A woman with a huge angry short-haired tabby in her arms came through from the surgery.

The newly named Lucy’s fur rose. She made a noise that suggested she had come to the boil. The tabby suddenly let out a yell. Dogs made ambiguous comments in their throats.

“Oh Lor’!” said the newcomer. She grinned at Mr. Whipplestone. “Better make ourselves scarce,” she said, and to her indignant cat: “Shut up, Bardolph, don’t be an ass.”

When they had gone Lucy went to sleep and Mrs. Montfort said: “Is your cat very ill?”

“No!” Mr. Whipplestone quite shouted and then explained that Lucy was a stray starveling.

“Sweet of you,” she said, “to care. People are so awful about animals. It makes me quite ill. I’m like that.” She turned her gaze upon him. “Chrissy Montfort. My husband’s the warrior with the purple face. He’s called Colonel Montfort.”

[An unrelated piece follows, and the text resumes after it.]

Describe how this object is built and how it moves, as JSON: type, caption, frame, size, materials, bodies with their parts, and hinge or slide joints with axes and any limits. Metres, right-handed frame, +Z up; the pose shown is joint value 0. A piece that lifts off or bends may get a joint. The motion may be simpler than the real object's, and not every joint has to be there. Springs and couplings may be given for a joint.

Cornered, Mr. Whipplestone murmured his own name.

Mrs. Montfort smelt of very heavy scent and gin. “I know,” she said archly. “You’re our new boy, aren’t you? At No. 1, the Walk? We have a piece of your Chubb on Fridays.”

Mr. Whipplestone, whose manners were impeccable, bowed as far as the birdcage would permit.

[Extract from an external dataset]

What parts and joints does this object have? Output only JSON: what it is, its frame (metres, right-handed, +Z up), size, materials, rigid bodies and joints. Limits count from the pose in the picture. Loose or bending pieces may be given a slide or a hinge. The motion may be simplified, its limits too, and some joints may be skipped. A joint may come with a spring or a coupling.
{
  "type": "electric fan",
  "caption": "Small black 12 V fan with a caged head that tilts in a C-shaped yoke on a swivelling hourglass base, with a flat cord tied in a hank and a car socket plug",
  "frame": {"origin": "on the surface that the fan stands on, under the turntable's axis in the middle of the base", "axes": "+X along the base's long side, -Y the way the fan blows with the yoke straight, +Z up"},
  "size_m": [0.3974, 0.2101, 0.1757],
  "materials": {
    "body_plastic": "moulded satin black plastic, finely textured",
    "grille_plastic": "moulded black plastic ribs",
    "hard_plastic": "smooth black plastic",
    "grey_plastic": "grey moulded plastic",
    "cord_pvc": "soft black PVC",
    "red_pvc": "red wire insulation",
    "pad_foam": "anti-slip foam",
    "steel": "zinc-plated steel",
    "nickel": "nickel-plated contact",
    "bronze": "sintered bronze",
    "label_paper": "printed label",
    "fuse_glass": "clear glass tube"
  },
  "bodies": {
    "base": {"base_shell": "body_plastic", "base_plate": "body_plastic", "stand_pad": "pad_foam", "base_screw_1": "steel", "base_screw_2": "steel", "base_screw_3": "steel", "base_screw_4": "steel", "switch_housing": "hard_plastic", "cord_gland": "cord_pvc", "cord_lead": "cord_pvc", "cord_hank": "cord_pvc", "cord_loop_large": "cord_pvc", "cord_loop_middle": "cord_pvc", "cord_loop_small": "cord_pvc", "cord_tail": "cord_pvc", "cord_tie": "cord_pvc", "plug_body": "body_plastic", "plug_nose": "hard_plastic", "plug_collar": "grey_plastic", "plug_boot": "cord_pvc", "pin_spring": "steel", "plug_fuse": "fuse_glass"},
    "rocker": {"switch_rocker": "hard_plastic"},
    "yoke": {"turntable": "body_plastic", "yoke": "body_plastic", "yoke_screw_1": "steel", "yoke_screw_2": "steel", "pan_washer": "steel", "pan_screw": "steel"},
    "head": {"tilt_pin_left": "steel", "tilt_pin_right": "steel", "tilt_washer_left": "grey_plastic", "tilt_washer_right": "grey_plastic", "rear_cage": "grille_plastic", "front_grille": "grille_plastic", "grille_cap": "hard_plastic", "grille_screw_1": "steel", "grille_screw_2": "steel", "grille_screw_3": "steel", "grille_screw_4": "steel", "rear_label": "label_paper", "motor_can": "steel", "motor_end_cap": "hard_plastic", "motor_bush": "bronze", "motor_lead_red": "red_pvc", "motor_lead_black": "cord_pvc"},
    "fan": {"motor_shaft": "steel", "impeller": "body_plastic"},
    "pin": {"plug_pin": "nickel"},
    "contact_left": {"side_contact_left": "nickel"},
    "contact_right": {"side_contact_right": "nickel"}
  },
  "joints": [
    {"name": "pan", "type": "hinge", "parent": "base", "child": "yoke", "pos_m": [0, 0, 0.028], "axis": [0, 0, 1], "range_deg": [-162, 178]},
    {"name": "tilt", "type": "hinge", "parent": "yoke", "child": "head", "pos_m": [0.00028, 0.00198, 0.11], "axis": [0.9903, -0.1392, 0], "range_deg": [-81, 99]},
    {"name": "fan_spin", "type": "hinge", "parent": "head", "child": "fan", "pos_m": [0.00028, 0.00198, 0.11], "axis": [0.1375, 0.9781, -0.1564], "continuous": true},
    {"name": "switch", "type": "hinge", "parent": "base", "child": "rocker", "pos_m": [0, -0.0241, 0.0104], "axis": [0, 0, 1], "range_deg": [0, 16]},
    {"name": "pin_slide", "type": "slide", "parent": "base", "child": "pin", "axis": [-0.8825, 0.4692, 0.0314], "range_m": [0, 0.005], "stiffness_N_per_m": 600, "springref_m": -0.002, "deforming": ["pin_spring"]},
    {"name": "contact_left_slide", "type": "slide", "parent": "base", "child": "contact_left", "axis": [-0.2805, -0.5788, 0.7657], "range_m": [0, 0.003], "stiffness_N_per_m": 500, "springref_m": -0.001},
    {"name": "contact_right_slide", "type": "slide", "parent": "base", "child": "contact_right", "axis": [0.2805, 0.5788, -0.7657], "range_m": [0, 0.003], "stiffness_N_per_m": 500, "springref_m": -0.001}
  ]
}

Mrs. Montfort was smiling into his face. She had laid her gloved hand on the cage. The door behind him had opened. Her smile became fixed as if pinned up at the corners. She withdrew her hand and looked straight in front of her.

From the street there had entered a totally black man in livery with a white Afghan hound on a scarlet leash. The man paused and glanced round. There was an empty place on the other side of Mrs. Montfort. Still looking straight in front of her, she moved far enough along the seat to leave insufficient room on either side of her. Mr. Whipplestone instantly widened the distance between them and with a gesture invited.the man to sit down. The man said, “Thank you, sir,” and remained where he was, not looking at Mrs. Montfort. The hound advanced his nose towards the cage. Lucy did not wake.

“I wouldn’t come too close if I were you, old boy,” Mr. Whipplestone said. The Afghan wagged his tail and Mr. Whipplestone patted him. “I know you,” he said, “you’re the Embassy dog, aren’t you. You’re Ahman.” He gave the man a pleasant look and the man made a slight bow.

“Lucy Lockett?” said the attendant, brightly emerging. “We’re all ready for her.”

The consultation was brief but conclusive. Lucy Lockett was about seven months old and her temperature was normal, she was innocent of mange, ringworm or parasites, she was extremely undernourished and therefore in shocking condition. Here the vet hesitated. “There are scars,” he said, “and there’s been a fractured rib that has looked after itself. She’s been badly neglected — I think she may have been actively ill-treated.” And catching sight of Mr. Whipplestone’s horrified face he added cheerfully: “Nothing that pills and good food won’t put right.” He said she had been spayed. She was half Siamese and half God knew what, the vet said, turning back her fur and handling her this way and that. He laughed at the white end to her tail and gave her an injection.